# MSG.EXE in Windows 7 Fix! ????



## Lance1 (Aug 4, 2003)

I would like to try this but there is only one other Win7 PC in the house and it's my son's and he's not home. If you go to regedit *HKEY_LOCAL_MACHINE\SYSTEM\CurrentControlSet\Control\Terminal Server* and change the value of *AllowRemoteRPC* on each to 1 and restart each PC you can then send text from one PC to the next. Who's made this happen? Any success?


----------



## JSho24 (Jun 14, 2011)

Lance1 said:


> I would like to try this but there is only one other Win7 PC in the house and it's my son's and he's not home. If you go to regedit *HKEY_LOCAL_MACHINE\SYSTEM\CurrentControlSet\Control\Terminal Server* and change the value of *AllowRemoteRPC* on each to 1 and restart each PC you can then send text from one PC to the next. Who's mad this happen? Any success?


I have 4 W7 PC's in my house, I can try. Any other steps I should take?


----------



## Lance1 (Aug 4, 2003)

Fare as I am told that is it!


----------



## JSho24 (Jun 14, 2011)

Just changed it on this pc, gonna change it on my other one after I eat my dinner.
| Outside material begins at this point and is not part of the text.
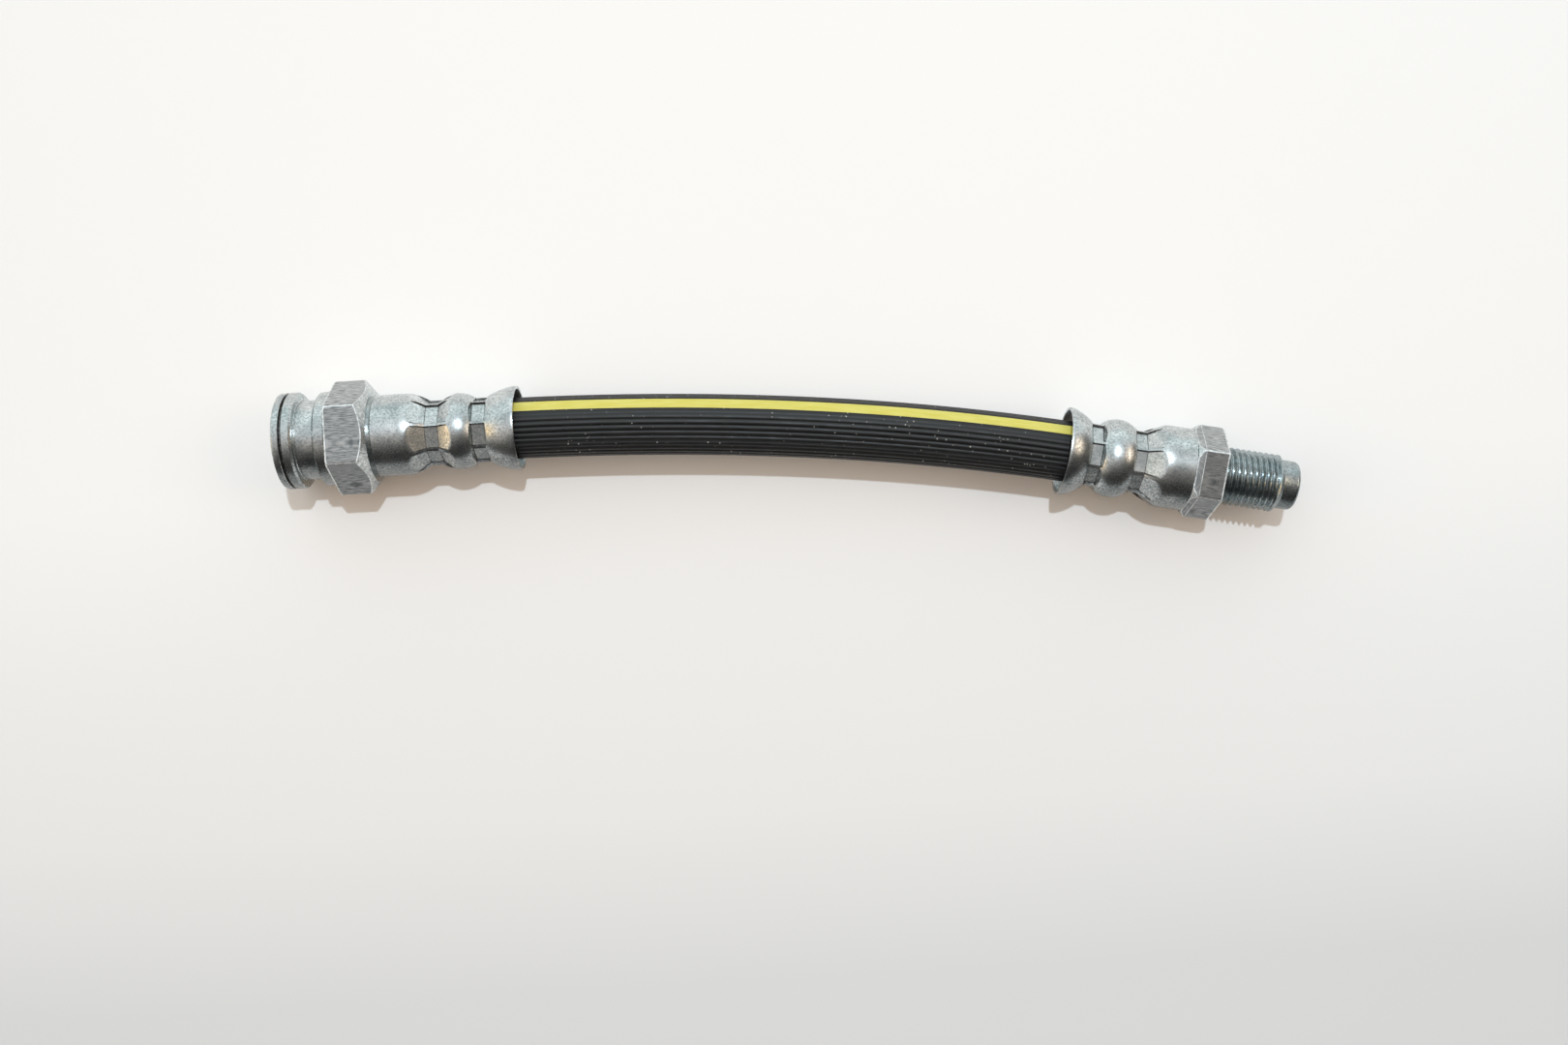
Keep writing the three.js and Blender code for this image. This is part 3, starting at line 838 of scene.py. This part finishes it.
def make_female_fitting(finishes):
    sizes = FEMALE
    turns = columns(sizes)
    barrel = sizes["barrel"] / 2
    undercut = UNDERCUT_DIAMETER / 2
    boss = BOSS_DIAMETER / 2
    neck = CLIP_NECK_DIAMETER / 2
    collar = COLLAR_DIAMETER / 2
    groove = collar - COLLAR_GROOVE_DEPTH
    boss_end = sizes["hex_end"] + BOSS_LENGTH
    neck_end = boss_end + CLIP_NECK_LENGTH
    groove_start = neck_end + COLLAR_GROOVE_START
    groove_end = groove_start + COLLAR_GROOVE_WIDTH
    length = sizes["length"]
    edge = BROKEN_EDGE

    lip = lip_rows(turns, sizes)
    crimp, flats_begin = crimp_rows(turns, sizes)
    creased = crease_columns(turns, sizes, [len(lip) + begin for begin in flats_begin])
    rows = lip + crimp
    rows += plain_rows(turns, [
        (sizes["hex_start"] - UNDERCUT_LENGTH - barrel + undercut, barrel),
        (sizes["hex_start"] - UNDERCUT_LENGTH, undercut),
        (sizes["hex_start"], undercut),
    ])
    finish_of_row = hexagon_finishes(len(rows))
    rows += hexagon_rows(turns, sizes)
    rows += plain_rows(turns, [
        (sizes["hex_end"], boss - BOSS_UNDERCUT),
        (sizes["hex_end"] + BOSS_UNDERCUT, boss - BOSS_UNDERCUT),
        (sizes["hex_end"] + BOSS_UNDERCUT + edge, boss),
        (boss_end - EDGE_CHAMFER, boss),
        (boss_end, boss - EDGE_CHAMFER),
        (boss_end, neck + edge),
        (boss_end + edge, neck),
        (neck_end - edge, neck),
        (neck_end, neck + edge),
        (neck_end, collar - EDGE_CHAMFER),
        (neck_end + EDGE_CHAMFER, collar),
        (groove_start - edge, collar),
    ])
    # The collar's groove takes the painted crease shade
    groove_strips = range(len(rows), len(rows) + 3)
    finish_of_row.update({strip: CREASE_SHADE for strip in groove_strips})
    rows += plain_rows(turns, [
        (groove_start, collar - edge),
        (groove_start + edge, groove),
        (groove_end - edge, groove),
        (groove_end, collar - edge),
        (groove_end + edge, collar),
        (length - EDGE_CHAMFER, collar),
        (length - EDGE_CHAMFER / 2, collar - COLLAR_END_ROUNDING),
        (length, collar - EDGE_CHAMFER),
        (length, PORT_CREST_RADIUS + PORT_MOUTH_CHAMFER),
        (length - PORT_MOUTH_CHAMFER, PORT_CREST_RADIUS),
    ])
    port_end = length - PORT_DEPTH
    thread = thread_rows(
        turns, port_end + PORT_THREAD_STOP, length - PORT_MOUTH_CHAMFER - THREAD_GAP,
        PORT_CREST_RADIUS, PORT_ROOT_RADIUS, female_lie.hand, PORT_THREAD_FADES,
    )
    rows += thread[::-1]
    fluid = FLUID_BORE / 2
    rows += plain_rows(turns, [
        (port_end, PORT_CREST_RADIUS),
        (port_end - (PORT_CREST_RADIUS - fluid) / math.tan(SEAT_CONE_ANGLE), fluid),
    ])
    rows += pocket_rows(turns, sizes)
    piece = fitting_mesh(
        "female_end_fitting", female_lie, turns, rows,
        finishes, finish_of_row, corner_columns(turns, sizes), creased,
    )
    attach(piece, "root")
    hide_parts("female_fitting")


def make_male_fitting(finishes):
    sizes = MALE
    turns = columns(sizes)
    thread_end = sizes["hex_end"] + THREAD_LENGTH
    pilot = PILOT_DIAMETER / 2
    length = sizes["length"] - NOSE_FACED_OFF
    lip = lip_rows(turns, sizes)
    crimp, flats_begin = crimp_rows(turns, sizes)
    creased = crease_columns(turns, sizes, [len(lip) + begin for begin in flats_begin])
    rows = lip + crimp
    barrel = sizes["barrel"] / 2
    rows += plain_rows(turns, [
        (sizes["hex_start"] - BROKEN_EDGE, barrel),
        (sizes["hex_start"], barrel - BROKEN_EDGE),
    ])
    finish_of_row = hexagon_finishes(len(rows), small_end=True)
    rows += hexagon_rows(turns, sizes, barrel - HEX_BEVEL_INSET)
    stem_start = len(rows) - 1
    rows.append(plain_row(turns, sizes["hex_end"], THREAD_CREST_RADIUS))
    rows += thread_rows(
        turns, sizes["hex_end"] + THREAD_GAP, thread_end - THREAD_LEAD,
        THREAD_CREST_RADIUS, THREAD_ROOT_RADIUS, male_lie.hand, STEM_THREAD_FADES,
    )
    rows.append(plain_row(turns, thread_end, pilot + PILOT_FILLET_HEIGHT))
    rows.append(plain_row(turns, thread_end + PILOT_FILLET_LENGTH, pilot))
    for step in range(PILOT_ROUND_STEPS + 1):
        angle = math.pi / 2 * step / PILOT_ROUND_STEPS
        rows.append(plain_row(
            turns,
            length - PILOT_ROUND + PILOT_ROUND * math.sin(angle),
            pilot - PILOT_ROUND + PILOT_ROUND * math.cos(angle),
        ))
    for index in range(stem_start, len(rows)):
        finish_of_row[index] = STEM
    fluid = FLUID_BORE / 2
    rows += plain_rows(turns, [(length, fluid + BORE_COUNTERSINK), (length - BORE_COUNTERSINK, fluid)])
    rows += pocket_rows(turns, sizes)
    piece = fitting_mesh(
        "male_end_fitting", male_lie, turns, rows,
        finishes, finish_of_row, corner_columns(turns, sizes), creased,
    )
    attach(piece, "root")
    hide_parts("male_fitting")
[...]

How would I be able to send text back and forth? What program or operation do I need to run?


----------



## Lance1 (Aug 4, 2003)

Open a CMD with Admin privileges. I do believe the command is *msg <user Name> <message>

Here's a list from MS Terminal Server Commands: MSG

*Here's a help screenshot*







*


----------



## JSho24 (Jun 14, 2011)

So far no dice.

The other user is "Josh". I type in "msg josh are you there?". And the error message "josh does not exist or is disconnected" pops up in the terminal.

All of the registry settings are the same on both PC's, Remote Desktop is enabled on both also (wasn't sure what kind of settings I needed to enable.)

When I do the "msg *" parameter, a messaged DOES pop up on the screen of the computer that I sent the message from, but not to the other PC on the network.


----------



## Lance1 (Aug 4, 2003)

I have been working on this since 7am. First I thought that RPC was disabled, it's not. RPC local is, so I tried enabling but no success so disabled again. I read that this only works in a server environment in a domain and not in a local workgroup environment. Well it was fun trying. 

But there must be a way!


----------